## WORK INSTRUCTIONS
Reproduce all the entries exactly.

## MATERIAL FOR THIS TASK

****

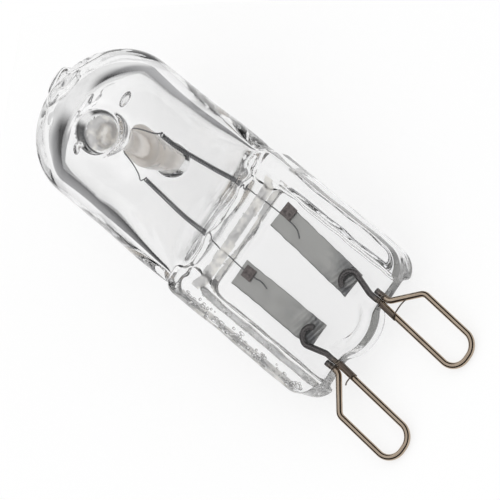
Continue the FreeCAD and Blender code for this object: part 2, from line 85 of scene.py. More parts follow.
# Settings go to the node's properties or sockets. Each link gives a socket, by name or number, the output of
# another node: the one given, or the node's first.
def addNode(tree, kind, settings=None, links=None):
    node = tree.nodes.new(kind)
    for name, value in (settings or {}).items():
        if isinstance(name, int) or name in node.inputs:
            node.inputs[name].default_value = value
        else:
            setattr(node, name, value)
    for name, source in (links or {}).items():
        tree.links.new(source.outputs[0] if hasattr(source, "outputs") else source, node.inputs[name])
    return node


def newMaterial(name):
    material = bpy.data.materials.new(name)
    material.use_nodes = True
    material.node_tree.nodes.clear()
    return material, material.node_tree


# A smooth mesh from points in the upright frame, laid at rest, riding the body and standing for CAD nodes
def newPiece(name, points, faces, material, node):
    mesh = bpy.data.meshes.new(name)
    mesh.from_pydata(toRest(points).tolist(), [], faces)
    mesh.polygons.foreach_set("use_smooth", np.ones(len(mesh.polygons), bool))
    mesh.materials.append(material)
    mesh.update()
    piece = bpy.data.objects.new(name, mesh)
    bpy.context.scene.collection.objects.link(piece)
    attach(piece, "root")
    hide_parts(node)
    print(name, len(points), "points", len(faces), "faces")
    return piece


# Goes from knot to knot, each (place, value), on 10 t^3 - 15 t^4 + 6 t^5, which is level at both ends
def eased(value, knots):
    result = knots[0][1] + 0 * value
    for (start, before), (end, after) in zip(knots, knots[1:]):
        share = np.clip((value - start) / (end - start), 0, 1)
        result = result + (after - before) * share ** 3 * (10 - 15 * share + 6 * share ** 2)
    return result


# The smaller of two distances, rounded by a parabola where they differ by less than the blend
def smoothMin(a, b, blend):
    share = np.clip(0.5 + 0.5 * (b - a) / blend, 0, 1)
    return b + (a - b) * share - blend * share * (1 - share)


# The larger of two distances, rounded alike
def smoothMax(a, b, blend):
    return -smoothMin(-a, -b, blend)


# Smooth noise of about the given height: a sum of sine waves in random directions, from 0.7 to 1.5 lengths long
def ripple(x, y, z, height, length, seed, waves=7):
    random = np.random.default_rng(seed)
    total = 0
    for wave in range(waves):
        way = random.normal(size=3)
        way *= 2 * math.pi / (length * random.uniform(0.7, 1.5) * np.linalg.norm(way))
        total = total + np.sin(x * way[0] + y * way[1] + z * way[2] + random.uniform(0, 6.28))
    return height * total / math.sqrt(waves * 1.5)


# The quartz envelope is one closed skin on the zero of a distance in closed form, negative inside the glass.
# Knots are (place, value), a square is an oval's exponent, and waves are (height, length, seed).
glassSizes = {
    # Barrel, dome and gas space
    "barrelRadius": 6.84, "wall": 1.6, "domeStart": 29.4, "domeRise": 5.5, "gasDomeStart": 28.6, "crown": 1.9,
    "craterReach": 2.2, "craterDepth": 0.5, "craterKnots": [(30.5, 0.0), (32.0, 1.0)],
    "craterWave": (1, 1.7, 22),
    # Shoulder, outside and inside
    "widthKnots": [(13.0, 6.5), (17.8, 7.0), (25.0, 6.84)],
    "depthKnots": [(13.3, 1.12), (24.0, 6.84)],
    "squareKnots": [(13.0, 2.8), (24.5, 2.0)],
    "cavityWidthKnots": [(14.5, 6.05), (28.4, 5.24)],
    "cavityWallKnots": [(14.5, 0.95), (20.0, 1.6)],
    "cavitySquareKnots": [(13.0, 2.6), (24.5, 2.0)],
    "cavityFoot": 15.8, "footRound": 1.5, "tailPlaces": (-1.75, 3.2), "tailRise": 0.35, "tailReach": 0.7,
    # Ragged edge above the pressed panels
    "ridgeHeight": 13.95, "ridgeRise": 0.072, "ridgeReach": 0.36, "ridgeEnds": [(4.8, 1.0), (6.0, 0.0)],
    "ridgeBend": (0.15, 3.0, 23), "ridgeWave": (1, 0.9, 24),
    # Seal: outline, lobe between the pins, ribs and panels
    "sealHalfWidth": 7.12, "sealHeight": 16.4, "lowerCorner": 1.9, "upperCorner": 1.2,
    "sealInset": 0.05, "sealWave": (0.05, 3.5, 11), "lobeHalfWidth": 2.37, "lobeDrop": 0.9,
    "ribHalfDepth": 2.1, "webHalfDepth": 1.1, "webWave": (0.02, 4.0, 13),
    "panelHalfWidth": 5.3, "panelTop": 13.4, "panelBottom": -30.0, "panelCorner": 0.9,
    "panelWave": (0.06, 2.6, 12), "panelEdge": [(-0.25, 0.0), (0.3, 1.0)],
    "crossbarDrop": 1.5, "crossbarKnots": [(-1.2, 0.25), (0.3, 1.0)],
    "rimShare": 0.45, "rimInward": [(-1.5, 0.0), (-0.5, 1.0)], "rimAcross": [(1.6, 1.0), (2.8, 0.0)],
    "rimUpward": [(1.5, 1.0), (3.0, 0.0)],
    # Sealed-off exhaust tip
    "tipShift": 0.2, "tipRoot": 1.1, "tipRadius": 1.66, "tipRise": 1.19, "tipHalf": 0.66, "tipSquare": 2.4,
    "tipMargin": 0.1, "rootShare": 0.7, "tipWave": (0.24, 1.9, 21, 4),
    # Post with its back well and front cone
    "postShift": 0.25, "postHeight": 26.5, "shank": 1.15, "cap": 1.55, "capLength": 1.3,
    "capKnots": (-0.1, 0.3), "neckRadius": 0.85, "neckBack": 0.15, "neckFront": 2.3,
    "frontShank": 1.2, "frontTaper": 1.5,
    "wellRadius": 0.8, "wellFloor": 0.75, "wellMouth": 1.5, "flareLead": 0.6, "flareEnd": 1.9,
    "frontFloor": 3.5, "frontBore": 1.4, "frontMouth": 1.95, "coneEnd": 1.3,
    # Widths over which one form flows into the next
    "blends": {"lobe": 0.4, "sealEdge": 0.55, "bodyFoot": 0.3, "bodyToSeal": 0.6, "tip": 0.3, "tipToDome": 0.35,
               "gasEdge": 0.2, "postEnd": 0.2, "postFlare": 1.3, "wellFloor": 0.7, "wellLip": 0.25},
}


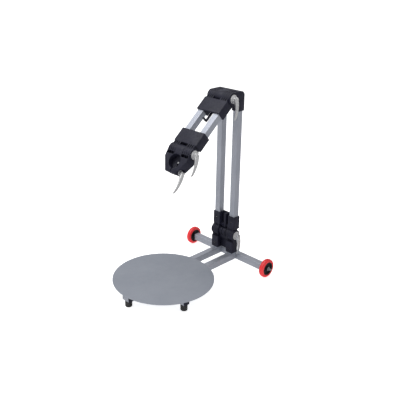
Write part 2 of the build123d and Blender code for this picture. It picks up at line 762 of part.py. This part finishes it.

****

## EXERCISE ANSWER
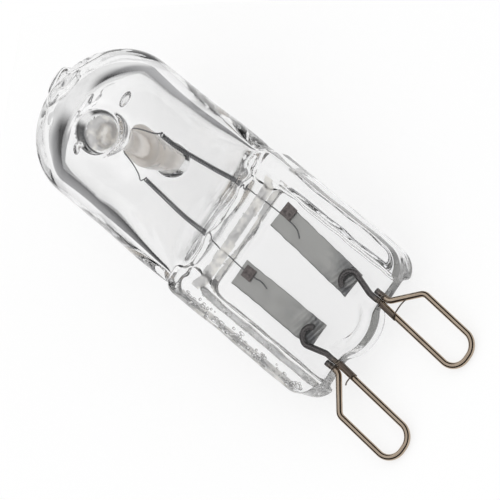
Continue the FreeCAD and Blender code for this object: part 2, from line 85 of scene.py. More parts follow.
# Settings go to the node's properties or sockets. Each link gives a socket, by name or number, the output of
# another node: the one given, or the node's first.
def addNode(tree, kind, settings=None, links=None):
    node = tree.nodes.new(kind)
    for name, value in (settings or {}).items():
        if isinstance(name, int) or name in node.inputs:
            node.inputs[name].default_value = value
        else:
            setattr(node, name, value)
    for name, source in (links or {}).items():
        tree.links.new(source.outputs[0] if hasattr(source, "outputs") else source, node.inputs[name])
    return node


def newMaterial(name):
    material = bpy.data.materials.new(name)
    material.use_nodes = True
    material.node_tree.nodes.clear()
    return material, material.node_tree


# A smooth mesh from points in the upright frame, laid at rest, riding the body and standing for CAD nodes
def newPiece(name, points, faces, material, node):
    mesh = bpy.data.meshes.new(name)
    mesh.from_pydata(toRest(points).tolist(), [], faces)
    mesh.polygons.foreach_set("use_smooth", np.ones(len(mesh.polygons), bool))
    mesh.materials.append(material)
    mesh.update()
    piece = bpy.data.objects.new(name, mesh)
    bpy.context.scene.collection.objects.link(piece)
    attach(piece, "root")
    hide_parts(node)
    print(name, len(points), "points", len(faces), "faces")
    return piece


# Goes from knot to knot, each (place, value), on 10 t^3 - 15 t^4 + 6 t^5, which is level at both ends
def eased(value, knots):
    result = knots[0][1] + 0 * value
    for (start, before), (end, after) in zip(knots, knots[1:]):
        share = np.clip((value - start) / (end - start), 0, 1)
        result = result + (after - before) * share ** 3 * (10 - 15 * share + 6 * share ** 2)
    return result


# The smaller of two distances, rounded by a parabola where they differ by less than the blend
def smoothMin(a, b, blend):
    share = np.clip(0.5 + 0.5 * (b - a) / blend, 0, 1)
    return b + (a - b) * share - blend * share * (1 - share)


# The larger of two distances, rounded alike
def smoothMax(a, b, blend):
    return -smoothMin(-a, -b, blend)


# Smooth noise of about the given height: a sum of sine waves in random directions, from 0.7 to 1.5 lengths long
def ripple(x, y, z, height, length, seed, waves=7):
    random = np.random.default_rng(seed)
    total = 0
    for wave in range(waves):
        way = random.normal(size=3)
        way *= 2 * math.pi / (length * random.uniform(0.7, 1.5) * np.linalg.norm(way))
        total = total + np.sin(x * way[0] + y * way[1] + z * way[2] + random.uniform(0, 6.28))
    return height * total / math.sqrt(waves * 1.5)


# The quartz envelope is one closed skin on the zero of a distance in closed form, negative inside the glass.
# Knots are (place, value), a square is an oval's exponent, and waves are (height, length, seed).
glassSizes = {
    # Barrel, dome and gas space
    "barrelRadius": 6.84, "wall": 1.6, "domeStart": 29.4, "domeRise": 5.5, "gasDomeStart": 28.6, "crown": 1.9,
    "craterReach": 2.2, "craterDepth": 0.5, "craterKnots": [(30.5, 0.0), (32.0, 1.0)],
    "craterWave": (1, 1.7, 22),
    # Shoulder, outside and inside
    "widthKnots": [(13.0, 6.5), (17.8, 7.0), (25.0, 6.84)],
    "depthKnots": [(13.3, 1.12), (24.0, 6.84)],
    "squareKnots": [(13.0, 2.8), (24.5, 2.0)],
    "cavityWidthKnots": [(14.5, 6.05), (28.4, 5.24)],
    "cavityWallKnots": [(14.5, 0.95), (20.0, 1.6)],
    "cavitySquareKnots": [(13.0, 2.6), (24.5, 2.0)],
    "cavityFoot": 15.8, "footRound": 1.5, "tailPlaces": (-1.75, 3.2), "tailRise": 0.35, "tailReach": 0.7,
    # Ragged edge above the pressed panels
    "ridgeHeight": 13.95, "ridgeRise": 0.072, "ridgeReach": 0.36, "ridgeEnds": [(4.8, 1.0), (6.0, 0.0)],
    "ridgeBend": (0.15, 3.0, 23), "ridgeWave": (1, 0.9, 24),
    # Seal: outline, lobe between the pins, ribs and panels
    "sealHalfWidth": 7.12, "sealHeight": 16.4, "lowerCorner": 1.9, "upperCorner": 1.2,
    "sealInset": 0.05, "sealWave": (0.05, 3.5, 11), "lobeHalfWidth": 2.37, "lobeDrop": 0.9,
    "ribHalfDepth": 2.1, "webHalfDepth": 1.1, "webWave": (0.02, 4.0, 13),
    "panelHalfWidth": 5.3, "panelTop": 13.4, "panelBottom": -30.0, "panelCorner": 0.9,
    "panelWave": (0.06, 2.6, 12), "panelEdge": [(-0.25, 0.0), (0.3, 1.0)],
    "crossbarDrop": 1.5, "crossbarKnots": [(-1.2, 0.25), (0.3, 1.0)],
    "rimShare": 0.45, "rimInward": [(-1.5, 0.0), (-0.5, 1.0)], "rimAcross": [(1.6, 1.0), (2.8, 0.0)],
    "rimUpward": [(1.5, 1.0), (3.0, 0.0)],
    # Sealed-off exhaust tip
    "tipShift": 0.2, "tipRoot": 1.1, "tipRadius": 1.66, "tipRise": 1.19, "tipHalf": 0.66, "tipSquare": 2.4,
    "tipMargin": 0.1, "rootShare": 0.7, "tipWave": (0.24, 1.9, 21, 4),
    # Post with its back well and front cone
    "postShift": 0.25, "postHeight": 26.5, "shank": 1.15, "cap": 1.55, "capLength": 1.3,
    "capKnots": (-0.1, 0.3), "neckRadius": 0.85, "neckBack": 0.15, "neckFront": 2.3,
    "frontShank": 1.2, "frontTaper": 1.5,
    "wellRadius": 0.8, "wellFloor": 0.75, "wellMouth": 1.5, "flareLead": 0.6, "flareEnd": 1.9,
    "frontFloor": 3.5, "frontBore": 1.4, "frontMouth": 1.95, "coneEnd": 1.3,
    # Widths over which one form flows into the next
    "blends": {"lobe": 0.4, "sealEdge": 0.55, "bodyFoot": 0.3, "bodyToSeal": 0.6, "tip": 0.3, "tipToDome": 0.35,
               "gasEdge": 0.2, "postEnd": 0.2, "postFlare": 1.3, "wellFloor": 0.7, "wellLip": 0.25},
}


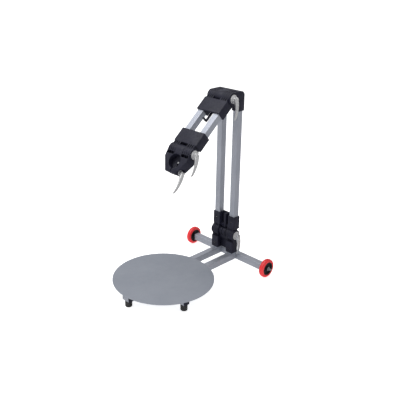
Write part 2 of the build123d and Blender code for this picture. It picks up at line 762 of part.py. This part finishes it.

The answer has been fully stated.